Even this funding is uncertain.

To date, the 2022 humanitarian response plan for Afghanistan has only received 1.9 billion U.S. dollars out of a 4.4-billion-dollar requirement. Amid growing needs and a worsening food security situation, such a funding gap is all the more alarming given that winter is coming, he said.

In the immediate term, humanitarian partners require 614 million dollars to support priority winter preparedness in addition to the 154 million dollars required to pre-position essential supplies before areas get cut off by the weather, he said.

But these humanitarian and temporary economic measures will not meet the Afghan people’s longer-term requirements. Humanitarian assistance alone cannot replace essential service delivery systems, such as health and water, nor prevent an economic collapse, he warned.

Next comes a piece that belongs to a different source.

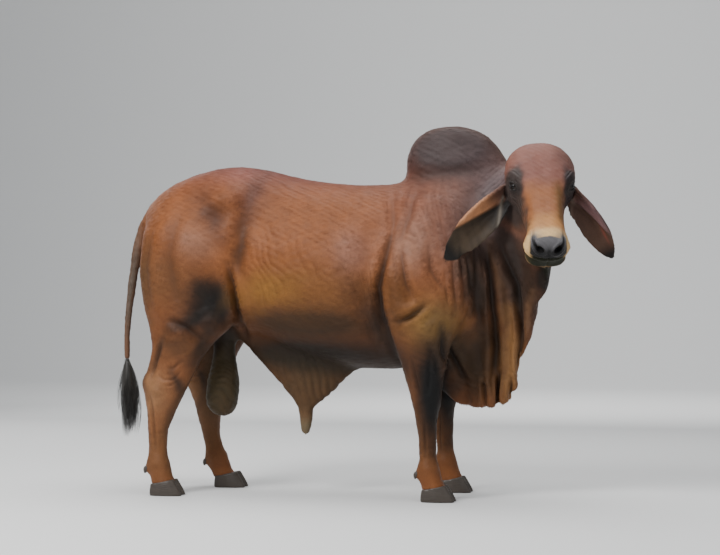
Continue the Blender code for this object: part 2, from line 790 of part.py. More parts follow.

UNAMA has been urging donors to take a complementary approach to meet people’s needs by supporting, in addition to humanitarian action, some basic human needs projects that leverage the capacity of local communities, address underlying structural issues, promote economic growth, and seek to minimize the effects of climate change, which are particularly severe in Afghanistan, he said.

In the meantime, the Taliban state they are committed to private-sector-led growth that will prevent aid dependency and conditionality. But this will require practical steps that, so far, have not been taken, including a clear legal framework, public investments, a functioning banking system, reliable energy and communication services, and an educated workforce that includes women, said Potzel.

There is also a continued lack of political inclusivity and transparency in decision-making. Most Afghans do not see themselves represented at all levels of governance. There are no consistent mechanisms for citizens to provide feedback to the authorities and little indication that the Taliban wish to even hear any, he said.

UNAMA, through its field offices, consistently works to bring together de facto local authorities and representatives of Afghan communities, including women, to improve the level of consultation, he said.